Addition: Ramesh Ponnuru at the National Review, dissents:

‘This is not a military action that we are undertaking to defend ourselves from attack or to protect a core interest. The congressional power to declare war, if it is not to be a dead letter, has to apply here. And it seems to me exceedingly unlikely that Congress would vote to commit us in Syria, because the public manifestly opposes it. This is a war with no clear objective, thus no strategy to attain it, no legal basis, and no public support. I dissent.’

Related On This Site: …From Slate: ‘In Aleppo, Syria, Mohamed Atta Thought He Could Build The Ideal Islamic City’

Michael Totten At World Affairs: ‘Syria’s Regime Not Worth Preserving’James Kirchik At The American Interest: 

Michael Totten’s piece that revisits a Robert Kaplan piece from 1993, which is prescient:  “A Writhing Ghost Of A Would-Be Nation”.  It was always a patchwork of minority tribes, remnants of the Ottoman Empire

I just received a copy of Totten’s book, Where The West Ends, and it’s good reading.

Adam Garfinkle At The American Interest: ‘What Did The Arab Spring Really Change?’

Liberal Internationalism is hobbling us, and the safety of even the liberal internationalist doctrine if America doesn’t lead…Via Youtube-Uncommon Knowledge With Fouad Ajami And Charles Hill

8 thoughts on “From Foreign Affairs: ‘The Best Case Scenario in Syria’

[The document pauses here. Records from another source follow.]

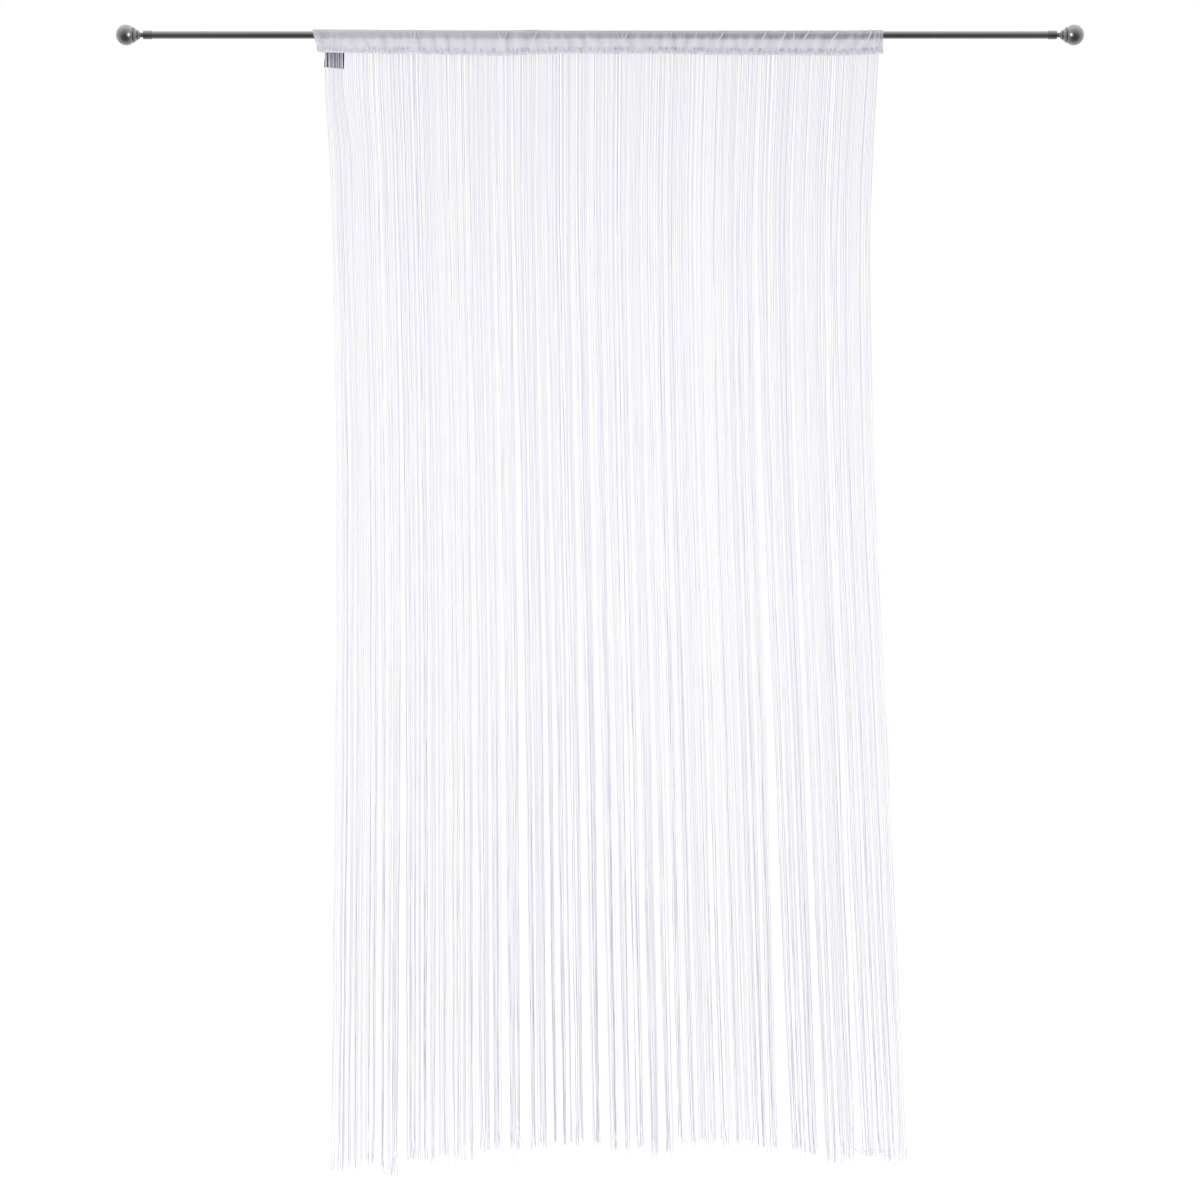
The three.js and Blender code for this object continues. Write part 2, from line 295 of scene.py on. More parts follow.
# Soft creases of the pocket below the rod, in the same columns
POCKET_CREASES = (
    (-734, -734, 4, -0.8), (-700, -700, 6, -0.4), (-673, -673, 8, 0.8), (-655, -655, 5, -0.3),
    (-634, -631, 6, 0.5), (-623, -612, 4, -0.5), (-589, -599, 7, 0.8), (-570, -568, 5, -0.9),
    (-554, -552, 5, 0.7), (-517, -517, 5, 0.6), (-491, -491, 5, 0.9), (-478, -475, 5, -0.9),
    (-457, -454, 7, 1), (-438, -436, 4, -0.9), (-422, -417, 7, 1), (-401, -399, 5, -0.9),
    (-388, -383, 6, 0.8), (-348, -346, 7, 0.6), (-333, -330, 6, -0.7), (-317, -317, 8, 0.5),
    (-264, -259, 10, 0.8), (-243, -246, 6, -1.1), (-219, -222, 9, 1), (-195, -195, 5, -0.6),
    (-177, -182, 6, 0.7), (-164, -164, 5, -0.5), (-148, -140, 5, 0.9), (-124, -119, 5, 0.7),
    (-98, -95, 6, 1), (-82, -79, 5, -0.6), (-63, -55, 6, 1.1), (-42, -40, 4, -0.8), (-29, -21, 7, 1.4),
    (-5, 0, 6, -0.5), (16, 16, 5, 1), (34, 42, 4, 0.6), (61, 66, 5, 0.8), (79, 84, 6, -0.8),
    (100, 100, 8, 1.1), (116, 116, 6, -0.4), (137, 129, 7, 0.5), (158, 161, 6, -0.6),
    (174, 174, 8, 1.2), (195, 195, 6, -0.8), (214, 211, 7, 1.3), (230, 227, 5, -0.8), (251, 248, 7, 1),
    (267, 267, 5, -0.5), (282, 282, 5, 0.9), (312, 309, 5, 1.1), (325, 322, 4, -0.7),
    (343, 343, 5, 1.2), (359, 359, 5, -0.5), (370, 370, 5, 0.7), (399, 396, 7, 0.8),
    (412, 412, 6, -0.4), (433, 428, 7, 1.2), (449, 446, 5, -0.6), (478, 470, 7, 1.3),
    (510, 504, 5, 1.2), (539, 533, 6, 1), (570, 568, 7, 1.1), (591, 591, 6, -0.6), (615, 607, 7, 1.2),
    (628, 628, 5, -0.5), (660, 636, 5, 1.6), (676, 673, 6, -0.6), (702, 681, 5, 1.2),
    (726, 723, 5, 1.7), (742, 739, 3, -0.9),
)
ROD_HEIGHTS = (6, -8)
ROLL_HEIGHTS = (-11, -32)
TROUGH_HEIGHTS = (-11, -31)
SOFT_CREASES = (
    *(SoftCrease(*row, *ROD_HEIGHTS) for row in ROD_CREASES),
    *(SoftCrease(*row, *(TROUGH_HEIGHTS if row[-1] < 0 else ROLL_HEIGHTS)) for row in POCKET_CREASES),
)

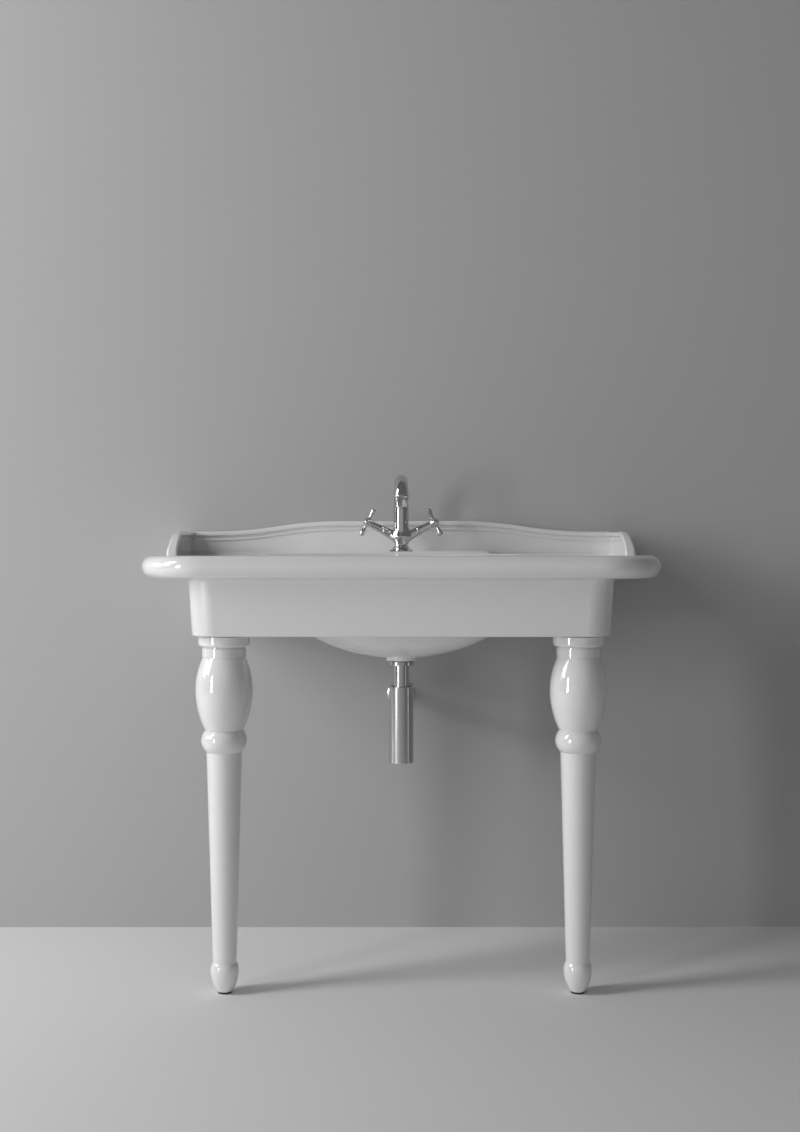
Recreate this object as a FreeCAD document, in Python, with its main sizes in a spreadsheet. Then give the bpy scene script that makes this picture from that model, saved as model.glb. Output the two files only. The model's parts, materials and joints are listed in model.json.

  1. I’m sorry but can I “call it like it is?” This is all about President OBAMA working to try and save face and pull his feet out the doggie doo when he made his infamous “REDLINE” comment. A comment he had neither the will or desire to back up or the White House team to come up with a credible answer to the chemical weapons use. Not a single military man/woman will support any military action and the American people DO NOT WANT ANOTHER WAR! Suggestion: “Call Bill Clinton and ask him how the aspirin factory bombing fiasco went for him?” But Bill had real policy makers on his team…Pres. Obama is clueless and so is his team.

  2. Bernie, you’re definitely onto something there. I’m just trying to address where this leadership has gotten us, and what to do about it.

    • I understand Chris. I am just LONG past due in not granting any more credit to this hapless, inexperienced, inept administration which was elected with absolutely NO governing experience…he has enough apologists across this country and in the media and doesn’t need me!

  3. No apologetics for the mess that is our foreign policy, and the lack of strategy, inexperience, and overall mismanagement. I’ve been thinking about policy almost despite this President. But we’re stuck with him a while longer, and with certain decisions to make with, without, and because of him.

  4. What is our mission here, so others could even join a coalition?

    What do we do about Iran?

    How much did his redline comment box Obama in and just how badly has he handled himself?

    • Today we hear that he called the Canadian PM. The Brits are not going to support troops. The French are wringing their hands. I think China and Iran and Russia are bluffing BUT we don’t need to be testing the Bluff!!
      Israel has the most to lose (again) with our continued missteps and mishandling by this President.
      But we sure are not talking about ObamaCare, the NSA, IRS, Homeland Security and Keystone Pipeline are we?

  5. This is what happens when you let the liberal internationalists run the show. Human rights ideals are used to guide the national interest and the military, and they haven’t defined a mission nor clear objectives so an international coalition could even be formed.

    It’s a strong misreading of the incentives and alliances that actually form to actually take action when it’s needed, and they’ve now backed themselves into a worse situation in Syria, and the comically ineffective UN is telling them to wait a few more days.

    The shame of this is that our troops could be used to furnish the vision of these pie in the sky idealists. It’s our hard power that’s running their vision, and they have little idea of how to use it.